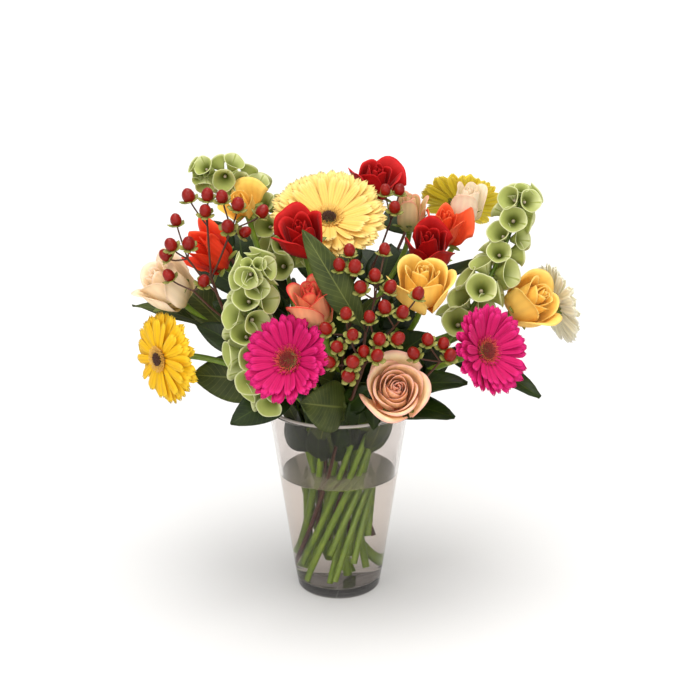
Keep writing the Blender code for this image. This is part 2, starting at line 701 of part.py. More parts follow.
# ---------------------------------------------------------------- leaves
def leaf_shell(leaf, free):
    """A leaf on its stalk: flat diamonds strung along a bowed midrib."""
    root = along_way(free, leaf.share)
    tip = above_rim(leaf.tip)
    bow = root.lerp(tip, 0.5) + Vector((0, 0, (tip - root).length * LEAF_BOW))
    face = Vector(leaf.face)
    points, faces = [], []
    for share, span in LEAF_SECTIONS:
        here = root * (1 - share) ** 2 + bow * 2 * share * (1 - share) + tip * share**2
        along = ((bow - root) * (1 - share) + (tip - bow) * share).normalized()
        side = along.cross(face).normalized()
        up = side.cross(along)
        half = leaf.width / 2 * span if span else LEAF_STALK
        thick = LEAF_THICKNESS / 2 if span or share == 1.0 else LEAF_STALK
        keel = up * half * LEAF_KEEL
        points += [here + side * half + keel, here + up * thick, here - side * half + keel, here - up * thick]
    # The two skins are cut along the same diagonals, so that they can't pass through each other.
    for ring in range(len(LEAF_SECTIONS) - 1):
        low, high = ring * 4, ring * 4 + 4
        for edge in (0, 2):
            for middle in (1, 3):
                faces.append((low + edge, low + middle, high + middle))
                faces.append((low + edge, high + middle, high + edge))
    last = len(points) - 4
    for end in (0, last):
        faces += [(end, end + 1, end + 3), (end + 2, end + 3, end + 1)]
    return points, faces


def leaves_of(name, free):
    return [leaf_shell(leaf, free) for leaf in LEAVES if leaf.stem == name]


# ---------------------------------------------------------------- plants
def make_bloom(flower):
    seat, along = seat_of(flower)
    if isinstance(flower, Gerbera):
        shell = moved(gerbera_shell(flower), eye_of(flower), along)
    else:
        shell = moved(rose_shell(flower), seat, along)
    add_object(flower.name, *shell, flower.colour)


def make_bloom_stem(flower, stem, course):
    foot, neck, radius = stem
    along = seat_of(flower)[1]
    free = [Vector(p) for p in evenly(course, 9)]
    free.insert(-1, free[-1] - along * NECK_SETTLE)
    stalk = add_object(flower.name + "_stem", *tube([foot] + free, radius), "stem")
    grown = leaves_of(flower.name, free)
    if grown:
        fuse(stalk, grown)


def make_spike(spike, stem, course):
    """The bare stem and its whorls of bells, as one turned shape along the way."""
    marks, radii = spike_outline(spike, course)
    bare = list(np.linspace(0.0, marks[1], 5))
    total = lengths_along(course)[-1]
    way = [stem[0]] + [along_way(course, mark / total) for mark in bare + marks[2:]]
    sizes = [BELLS_STEM] * (1 + len(bare)) + radii[2:]
    add_object(spike.name, *tube(way, sizes, 8), "bells")


def cluster_shells(fork, berries, free):
    """A twig up to its fork, then a stalk and a berry for each place."""
    fork = above_rim(fork)
    root = fork_root(free, fork, TWIG_DROP)
    yield tube((root, root.lerp(fork, 0.5) - Vector((0, 0, TWIG_SAG)), fork), TWIG_RADIUS, 4)
    for berry in berries:
        berry = above_rim(berry)
        along = (berry - fork).normalized()
        yield tube((fork - along * STALK_RADIUS, berry), STALK_RADIUS, 3)
        yield berry_shell(berry, (along + BERRY_LIFT).normalized())


def make_sprig(sprig, stem, course):
    free = [Vector(p) for p in evenly(course, 7)]
    shells = [s for fork, berries in sprig.clusters for s in cluster_shells(fork, berries, free)]
    stalk = add_object(sprig.name, *tube([stem[0]] + free, stem[2]), "berry")
    fuse(stalk, shells + leaves_of(sprig.name, free))


def make_spray(spray, stem, course):
    """A bare stalk with its leaves in turn along it, the first one at the top."""
    free = [Vector(p) for p in evenly(course, 6)]
    stalk = add_object(spray.name, *tube([stem[0]] + free, stem[2]), "leaf")
    last = len(spray.tips) - 1
    shares = [SPRAY_FIRST - SPRAY_SPAN * index / last for index in range(last + 1)]
    fuse(stalk, [leaf_shell(Leaf(spray.name, share, tip, SPRAY_LEAF, UP), free)
                 for share, tip in zip(shares, spray.tips)])


def main():
    clear_scene()
    stems, courses = build_bouquet()
    make_vase()
    make_water(stems.values())
    for flower in GERBERAS + ROSES:
        make_bloom(flower)
        make_bloom_stem(flower, stems[flower.name], courses[flower.name])
    for make, plants in ((make_spike, SPIKES), (make_sprig, SPRIGS), (make_spray, SPRAYS)):
        for plant in plants:
            make(plant, stems[plant.name], courses[plant.name])


main()
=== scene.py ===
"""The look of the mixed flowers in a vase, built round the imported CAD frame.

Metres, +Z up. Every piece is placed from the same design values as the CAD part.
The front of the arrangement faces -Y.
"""

import math
from collections import namedtuple

import bpy
import numpy as np
from mathutils import Matrix, Vector


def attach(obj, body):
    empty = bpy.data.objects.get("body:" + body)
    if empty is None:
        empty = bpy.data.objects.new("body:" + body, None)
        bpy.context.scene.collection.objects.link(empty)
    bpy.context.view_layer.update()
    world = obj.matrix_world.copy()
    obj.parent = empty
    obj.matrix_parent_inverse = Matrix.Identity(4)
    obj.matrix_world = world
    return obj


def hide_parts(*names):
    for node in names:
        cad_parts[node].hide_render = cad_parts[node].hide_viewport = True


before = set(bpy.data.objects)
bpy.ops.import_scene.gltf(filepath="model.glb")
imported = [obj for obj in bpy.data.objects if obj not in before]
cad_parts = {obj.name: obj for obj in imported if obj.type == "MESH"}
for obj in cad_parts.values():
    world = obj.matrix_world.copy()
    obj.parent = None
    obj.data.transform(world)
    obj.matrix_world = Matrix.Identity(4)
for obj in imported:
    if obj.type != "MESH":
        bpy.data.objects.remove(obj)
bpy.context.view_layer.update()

# ---------------------------------------------------------------- the vase
VASE_HEIGHT = 0.200
RIM_RADIUS = 0.0714
FOOT_RADIUS = 0.043
GLASS_WALL = 0.003
GLASS_BASE = 0.010
FOOT_ROUNDING = 0.004

# ---------------------------------------------------------------- the water
WATER_LEVEL = 0.128

# ---------------------------------------------------------------- the stems
GERBERA_STEM = 0.0031  # radii
ROSE_STEM = 0.0028
BELLS_STEM = 0.0030
HYPERICUM_STEM = 0.0019
SPRAY_STEM = 0.0017
STEM_LIFT = 0.0025  # from the glass base to a cut end
SEAT_GAP = 0.0004  # between a stem's end and its bloom
NECK_INSET = 0.0224  # from the glass to the outer ring of stems, at the rim
FOOT_INSET = 0.0054  # the same, at the base

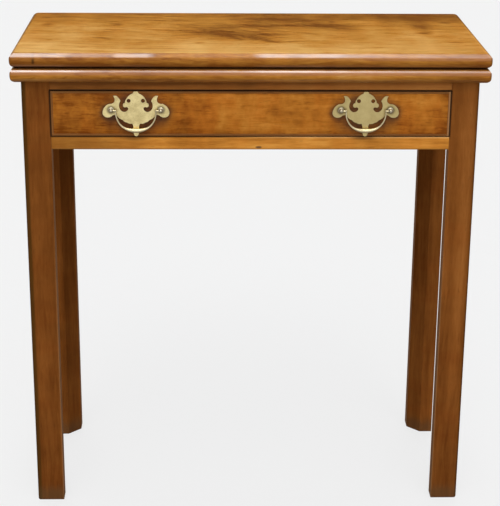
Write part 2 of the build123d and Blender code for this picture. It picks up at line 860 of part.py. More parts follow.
with BuildPart() as drawer_back:
    back_front = drawer_end - drawer_board_thickness
    board(drawer_x, (back_front, drawer_end), (panel_top, back_top))
    for side, sign in sides:
        with BuildSketch(Plane.YZ.offset(min(sign * drawer_inner, sign * drawer_outer))):
            tails(back_front, drawer_end, panel_top, back_top, drawer_tail_count)
        extrude(amount=drawer_board_thickness, mode=Mode.SUBTRACT)
    add(bottom_nails.part, mode=Mode.SUBTRACT)
keep(drawer_back, "drawer_back")

for side, sign in sides:
    with BuildPart() as drawer_side:
        side_x = (sign * drawer_inner, sign * drawer_outer)
        groove_x = (sign * drawer_inner, sign * panel_side)
        board(side_x, (lap_front, drawer_end), (drawer_bottom_edge, side_top))
        board(groove_x, (panel_front, drawer_end), panel_z, Mode.SUBTRACT)
        add(drawer_front.part, mode=Mode.SUBTRACT)
        add(drawer_back.part, mode=Mode.SUBTRACT)
    keep(drawer_side, f"drawer_side_{side}")

with BuildPart() as drawer_bottom:
    board(panel_x, (panel_front, drawer_end), panel_z)
    add(bottom_nails.part, mode=Mode.SUBTRACT)
keep(drawer_bottom, "drawer_bottom")
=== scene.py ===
import math
import random

import bmesh
import bpy
from mathutils import Matrix, Vector


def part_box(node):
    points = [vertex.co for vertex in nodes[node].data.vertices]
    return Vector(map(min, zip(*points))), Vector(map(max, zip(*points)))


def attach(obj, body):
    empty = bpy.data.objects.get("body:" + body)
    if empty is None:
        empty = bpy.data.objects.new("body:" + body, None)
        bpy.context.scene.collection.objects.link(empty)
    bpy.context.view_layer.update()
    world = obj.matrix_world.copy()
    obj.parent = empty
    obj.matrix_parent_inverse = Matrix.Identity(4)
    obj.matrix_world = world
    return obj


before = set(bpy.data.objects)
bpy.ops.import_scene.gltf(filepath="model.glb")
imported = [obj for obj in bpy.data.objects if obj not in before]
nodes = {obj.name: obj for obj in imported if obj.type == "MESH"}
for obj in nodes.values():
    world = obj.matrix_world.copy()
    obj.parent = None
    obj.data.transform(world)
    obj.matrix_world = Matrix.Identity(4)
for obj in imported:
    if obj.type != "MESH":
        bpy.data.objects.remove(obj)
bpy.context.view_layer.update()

SIDES = ("left", "right")
AO_SAMPLES = 6
WANDER_DETAIL = 2.0

# Middle of every noise and of every shade
MIDDLE = 0.5


# Shader building
class NodeTree:
    """A node tree under construction. Each call adds a node and returns its output."""

    def __init__(self, owner):
        owner.use_nodes = True
        self.tree = owner.node_tree

    def add(self, kind, **settings):
        node = self.tree.nodes.new(kind)
        for name, value in settings.items():
            setattr(node, name, value)
        return node

    def put(self, socket, value):
        """Link an output to a socket, or set a plain value on it."""
        if isinstance(value, bpy.types.NodeSocket):
            self.tree.links.new(value, socket)
        else:
            socket.default_value = value

    def calc(self, operation, *values, clamp=False):
        node = self.add("ShaderNodeMath", operation=operation, use_clamp=clamp)
        for socket, value in zip(node.inputs, values):
            self.put(socket, value)
        return node.outputs[0]

    def product(self, first, *others):
        """All the values multiplied together."""
        for value in others:
            first = self.calc("MULTIPLY", first, value)
        return first

    def away(self, value, centre):
        """How far the value is from a centre, either way."""
        return self.calc("ABSOLUTE", self.calc("SUBTRACT", value, centre))

    def spread(self, value, low, high, first=0.0, last=1.0):
        """A smooth step from first at low to last at high."""
        node = self.add("ShaderNodeMapRange", interpolation_type="SMOOTHSTEP")
        for name, setting in (
            ("Value", value), ("From Min", low), ("From Max", high),
            ("To Min", first), ("To Max", last),
        ):
            self.put(node.inputs[name], setting)
        return node.outputs[0]

    def blend(self, factor, first, second, mode="MIX"):
        """Two colours mixed, each given as a tuple or an output."""
        node = self.add("ShaderNodeMix", data_type="RGBA", blend_type=mode)
        colours = [socket for socket in node.inputs if socket.type == "RGBA"]
        self.put(node.inputs[0], factor)
        for socket, value in zip(colours, (first, second)):
            self.put(socket, (*value, 1) if isinstance(value, tuple) else value)
        return node.outputs[2]

    def parts(self, vector):
        """The X, Y and Z of a vector."""
        node = self.add("ShaderNodeSeparateXYZ")
        self.put(node.inputs[0], vector)
        return node.outputs


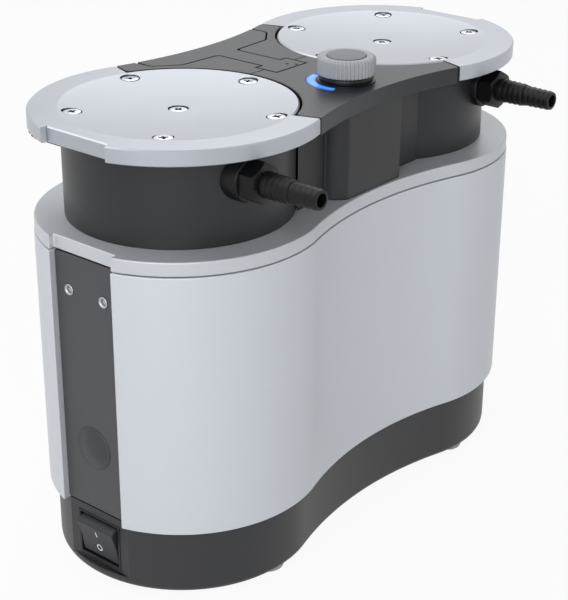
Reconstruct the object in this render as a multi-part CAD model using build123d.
"""Two-head diaphragm vacuum pump, bench-top size, one STEP file per named piece.

Frame, in millimetres: the origin is on the floor midway between the four feet, +X runs along the
long axis from the switch end to the mains-inlet end, +Z is up, and the hose connectors point to -Y.
"""
from build123d import *
import os
from math import cos, hypot, pi, radians, sin, sqrt

os.makedirs("parts", exist_ok=True)

# ---- driving dimensions (mm) ----
HEAD_X = 74.0          # each pump head's axis stands this far from the middle
TOP_Z = 215.4          # top of the lids and of the top cover

FOOT_R, FOOT_DROP = 8.0, 3.5
FOOT_X, FOOT_Y = 74.0, 50.5
FOOT_SEAT = 1.5                        # the feet are set this deep into the base
VENT_COUNT, VENT_PITCH = 4, 28.0       # slots in the underside

BASE_R, BASE_WAIST = 61.4, 50.5        # outline of the base: end radius and half width at the waist
BASE_TOP, BASE_LIP = 36.7, 41.0
BASE_WALL = 2.6
SHELL_R, SHELL_WAIST, SHELL_WALL = 65.15, 53.4, 2.5
SHELL_TOP = 160.4
COLLAR_R, COLLAR_WAIST = 64.8, 53.1
COLLAR_BOTTOM, DECK_TOP = 160.8, 167.3
PANEL_X = 133.3                        # plane of the end panels
PANEL_HALF = 18.55                     # half width of the gap between the shells that a panel fills
PANEL_BOTTOM, PANEL_THICK = 38.1, 2.4
PANEL_SHELF = 37.1                     # the base's lip is cut down to this under each end panel
RECESS_X, RECESS_HALF, RECESS_FLOOR = 132.6, 18.3, 8.2

INSERT_GAP, INSERT_Z = 20.9, 143.6     # two threaded inserts in the switch-end panel
INSERT_R, INSERT_HOLE_R = 2.9, 1.65
PLUG_R, PLUG_Z = 10.3, 69.4

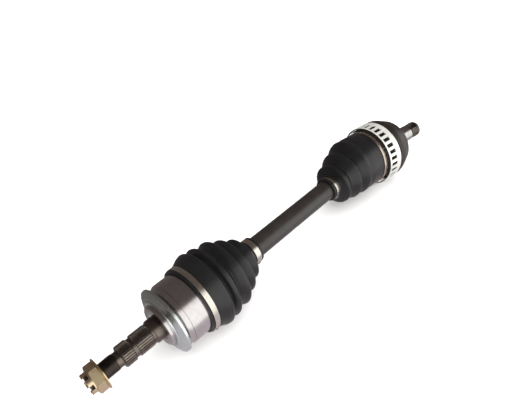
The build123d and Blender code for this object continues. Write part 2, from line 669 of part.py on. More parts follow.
# ================================================================ tone ring
tone_pitch = 2 * pi * tone_ring_r / tone_windows
with BuildPart() as tone_ring:
    with BuildSketch(housing_plane):
        with BuildLine():
            Polyline(
                (ring_front_h, tone_ring_r - tone_ring_wall), (ring_front_h, tone_ring_r - 0.5),
                (ring_front_h + 0.5, tone_ring_r), (ring_seat_h - 0.8, tone_ring_r),
                (ring_seat_h, tone_band_r), (ring_rear_h - 0.4, tone_band_r),
                (ring_rear_h, tone_band_r - 0.4), (ring_rear_h, ring_seat_r + fit_gap),
                (ring_seat_h, ring_seat_r + fit_gap),
                (ring_seat_h - 0.6, tone_ring_r - tone_ring_wall), close=True)
        make_face()
    revolve(axis=housing_axis)
    with BuildSketch(housing_cross_plane(tone_window_start_h)):
        with PolarLocations(tone_ring_r, tone_windows):
            Rectangle(4 * tone_ring_wall, tone_window_share * tone_pitch)
    extrude(amount=tone_window_end_h - tone_window_start_h, mode=Mode.SUBTRACT)
save(tone_ring.part, "tone_ring")
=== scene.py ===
"""Looks of a front wheel drive axle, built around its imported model.

Sizes are in millimetres, as on a workshop drawing, until a finished mesh is
scaled to metres. Stations run along an axis: from the bearing shoulder on the
wheel side, and from the joint centre on the gearbox side.
"""

import json
import logging
import math
from dataclasses import dataclass
from enum import Enum

import bmesh
import bpy
from mathutils import Matrix, Vector


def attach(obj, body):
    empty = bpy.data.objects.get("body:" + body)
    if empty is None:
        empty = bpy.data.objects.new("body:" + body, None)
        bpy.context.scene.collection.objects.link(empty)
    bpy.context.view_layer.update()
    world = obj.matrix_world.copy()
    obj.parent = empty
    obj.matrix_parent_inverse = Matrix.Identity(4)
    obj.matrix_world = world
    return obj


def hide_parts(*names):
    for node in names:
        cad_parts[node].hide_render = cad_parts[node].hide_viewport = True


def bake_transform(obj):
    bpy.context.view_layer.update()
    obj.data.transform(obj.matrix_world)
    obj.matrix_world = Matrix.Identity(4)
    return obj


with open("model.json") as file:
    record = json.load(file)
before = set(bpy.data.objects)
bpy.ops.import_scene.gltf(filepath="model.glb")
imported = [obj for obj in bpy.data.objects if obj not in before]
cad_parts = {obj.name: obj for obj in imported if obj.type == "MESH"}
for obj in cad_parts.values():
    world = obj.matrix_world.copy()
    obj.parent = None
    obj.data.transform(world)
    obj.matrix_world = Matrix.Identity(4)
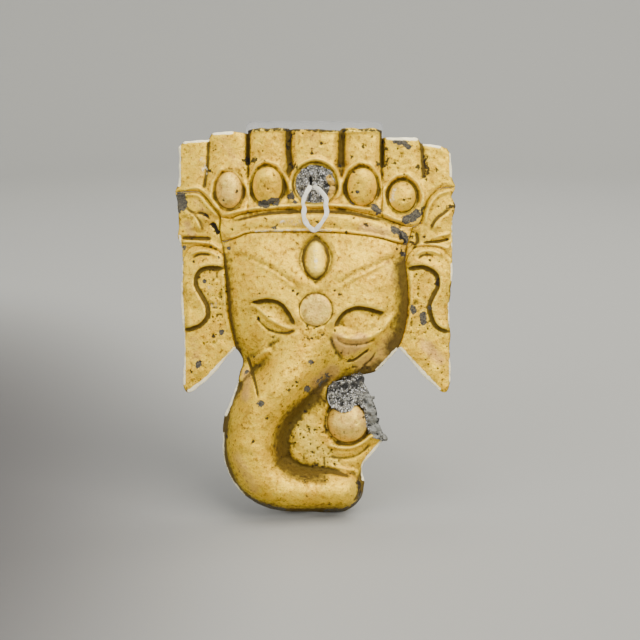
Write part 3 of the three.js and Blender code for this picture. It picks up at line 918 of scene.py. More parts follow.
@dataclass
class Palette:
    """Every material of the object, made once."""

    gilding: bpy.types.Material = field(default_factory=lambda: FireGilding().material())
    rose: bpy.types.Material = field(default_factory=lambda: FireGilding(
        name="thin rose gilding", gold="#fbdc6c", warm="#e8c060", pink="#e6bc70",
        brown="#74571c").material())
    reverse: bpy.types.Material = field(default_factory=lambda: BeatenReverse().material())
    edge: bpy.types.Material = field(default_factory=lambda: CutEdge().material())
    solder: bpy.types.Material = field(default_factory=lambda: GreyFill().material())
    brass: bpy.types.Material = field(default_factory=lambda: BrassStrip().material())
    cotton: bpy.types.Material = field(default_factory=lambda: CottonTape().material())
    acrylic: bpy.types.Material = field(default_factory=lambda: ClearAcrylic().material())
    # The edge and chamfer are tinted dark and nearly opaque: painted shade standing in for how the clear
    # edge bends light.
    rim: bpy.types.Material = field(default_factory=lambda: ClearAcrylic(
        name="acrylic edge in painted shade", tint="#3f4444", body=0.8).material())
    chamfer: bpy.types.Material = field(default_factory=lambda: ClearAcrylic(
        name="acrylic chamfer in painted shade", tint="#24282a", body=0.85).material())
    silicone: bpy.types.Material = field(default_factory=lambda: ClearSilicone().material())
    board: bpy.types.Material = field(default_factory=lambda: Backdrop().material())


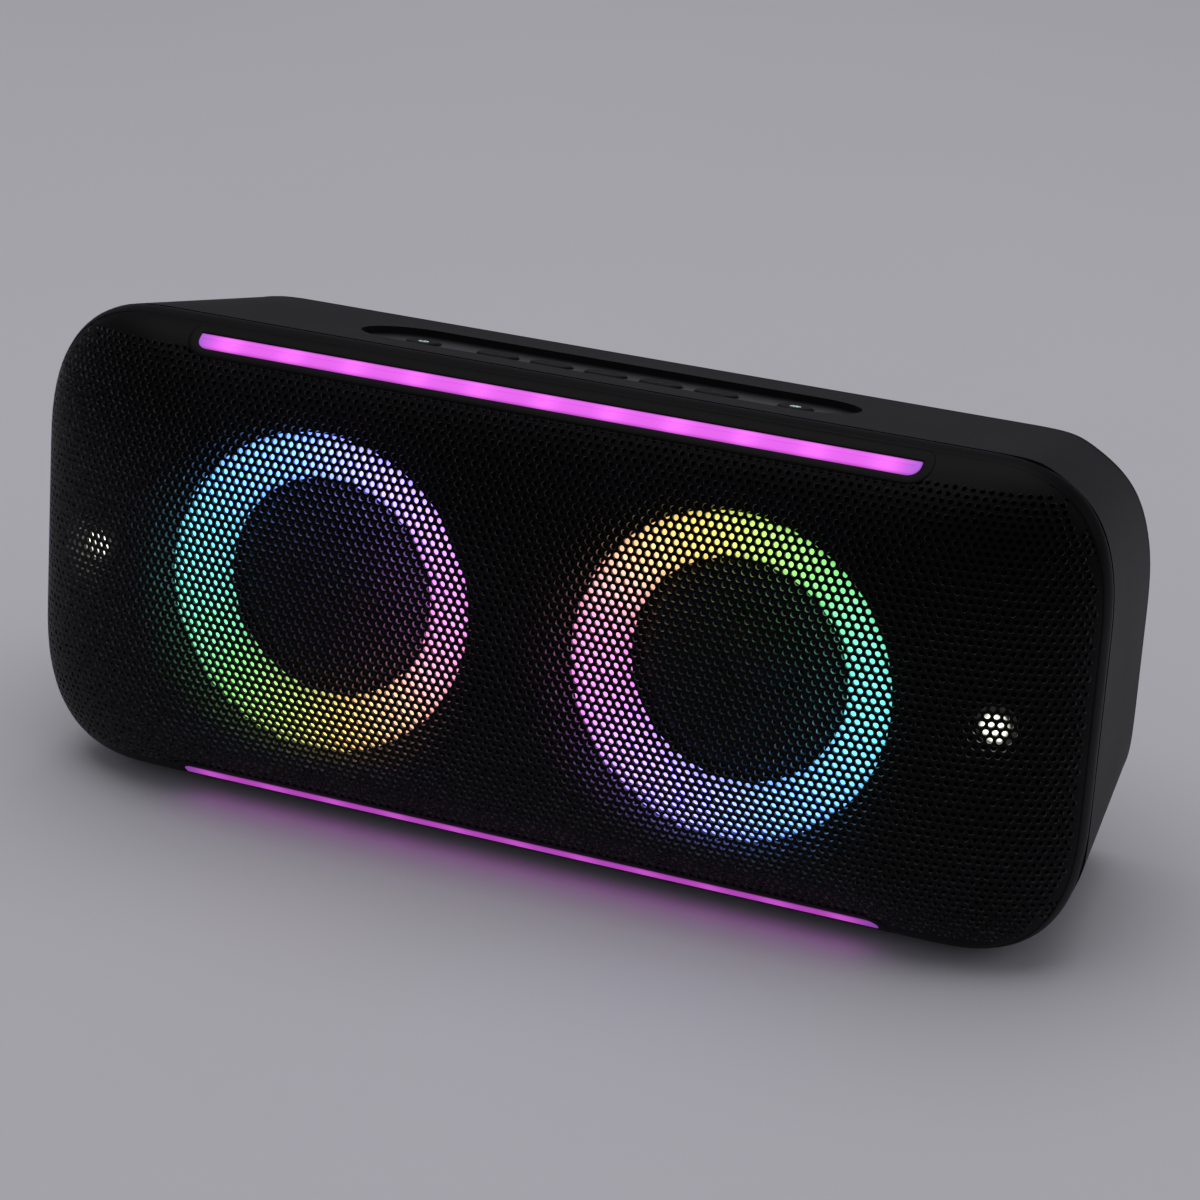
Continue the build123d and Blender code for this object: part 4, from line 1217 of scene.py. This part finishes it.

* Exercise instructions:
Only the number is wanted: count the lines of the records that hold the word "code".

* Exercise answer:
5